Hi - I've tried several different cast on methods - but they all are too tight (I'm not casting on tightly and I AM using a larger needle). Which cast on method would you recommend for this pattern so that the bottom isn't taught/tight. I want the edge to stretch with the rows of ribbing at the bottom. Thanks for any help/advice! Much appreciated!

01.01.2017 - 03:44

DROPS Design answered:

Dear Lisa, you can use a needle size one haf a size or one size larger than the one you will use for the poncho. Happy knitting!

02.01.2017 - 08:48

Marion wrote:

Hallo. Benötige dringend Hilfe. Ich bin mitten am Stricken dieses Objektes (DROPS CHILDREN / 23 / 47, Hermione by DROPS Design) und jetzt ist die Anleitung halb weg. Weder die Fotos noch das Stickmuster A1-A3 ist vorhanden. Gibt es die komplette Strickanleitung vielleicht als PDF file? Benötige schnelle Hilfe bitte. Es ist ein Geschenk und muss nächste Woche fertig sein. Vielen Dank im Voraus. Marion

21.11.2016 - 19:05

DROPS Design answered:

Liebe Marion, Strickschrift mit Diagrams A.1 bis A.3 sind ganz unten nach der schrifftlichen Anleitung verfügbar. Wenn Sie sie nicht sehen können, versuchen Sie die Seite zu aktualisieren und den Browser-Cache zu leeren. Viel Spaß beim stricken!

22.11.2016 - 08:52

Violet wrote:

Hi. I'm a little confused by the first part of the pattern and I hope you can help me decipher it. The pattern says "Work diagram A-1 (= 13-14-15-16-17 repetitions on the round)." However, the diagram of A1 shows more than 17 rounds. Do I work the whole of the A1 diagram or just the number of rounds specifies, e.g. 17? Sorry if I'm being a bit dense! Thanks!

24.04.2016 - 00:46

DROPS Design answered:

Dear Violet, you have to work diagram A.1 one time in heigh, but diagram A.1 is worked 17 times on the round, for size 11/12 years.
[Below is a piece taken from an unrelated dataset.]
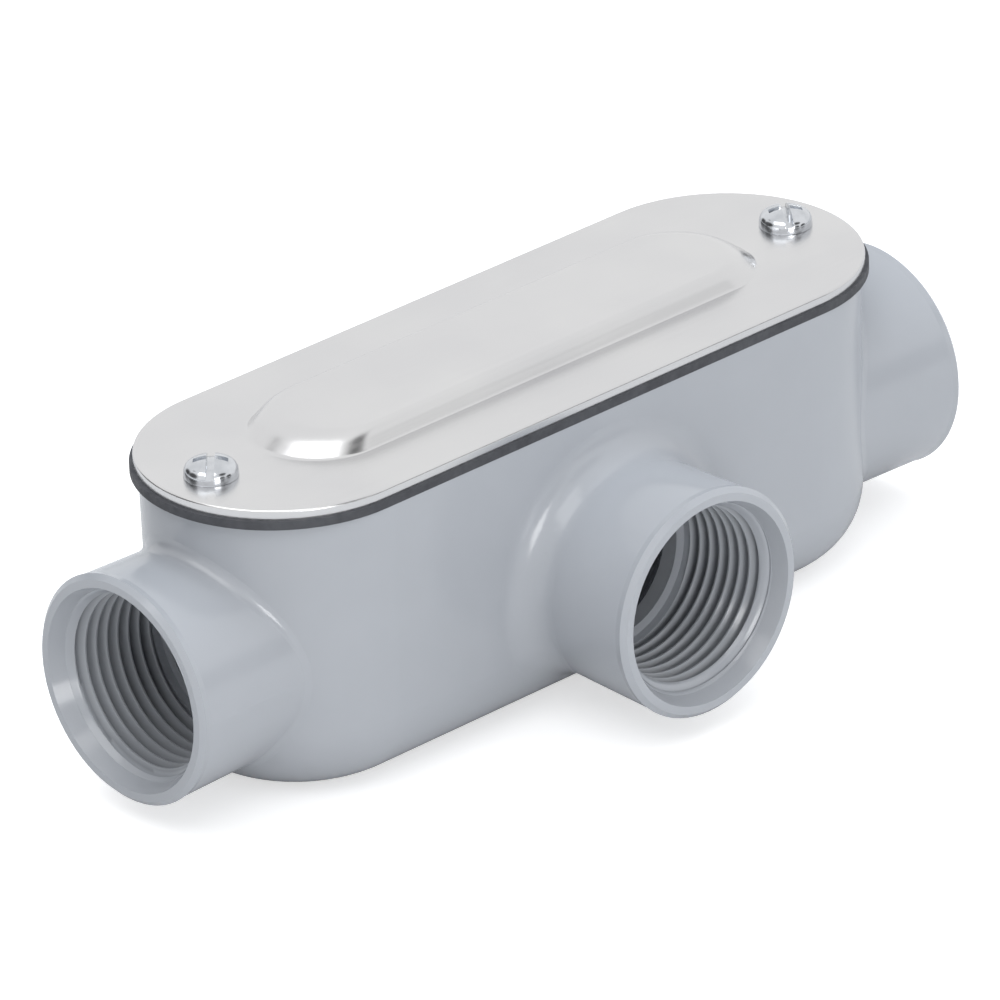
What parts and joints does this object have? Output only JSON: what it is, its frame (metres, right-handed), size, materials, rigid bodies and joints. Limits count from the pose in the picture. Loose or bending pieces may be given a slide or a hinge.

Happy knitting!

24.04.2016 - 22:45

country flag Petra wrote:

Sehr hübsches Teil! Aber wie geht das mit den Noppen? Sie schreiben: 4 R glatt re mit der linken Seite nach außen über diese 4 M stricken. Die M sind nun auf der re Nadel. Jetzt die 2. M über die 1.ziehen, dann die 3. M über die 1. und schließlich die 4. M über die 1. ziehen... Was heißt 4 R über diese M stricken? Soll ich da erst einmal 4 weitere Reihen komplett stricken? Warum sind dann die M auf der re Nadel? Können Sie das bitte ganz einfach erklären? Danke

25.05.2015 - 16:43

DROPS Design answered:

Sie haben ja diese 4 M aus 1 M herausgestr., indem Sie 4x in dieselbe M eingestochen haben (in das vordere M-Glied, in das hintere, in das vordere & in das hintere). Diese 4 M liegen nun mit den anderen gestr. M auf der rechten Nadel. Sie wenden direkt & str. 4 R glatt links NUR über diese 4 M, also die Rück-R re, dann direkt nach den 4 M wieder wenden & die Hin-R über die 4 M li, wenden, Rück-R re, wenden, Hin-R li. Damit sind alle M wieder auf der re. Nadel, da Sie sie ja abgestrickt haben. Das Prinzip finden Sie auch im Video neben dem Foto, allerdings erfolgt die Zunahme der 4 M dort durch Umschl. & es wird glatt re über die 4 M gestr., nicht glatt li, aber das Prinzip ist gleich.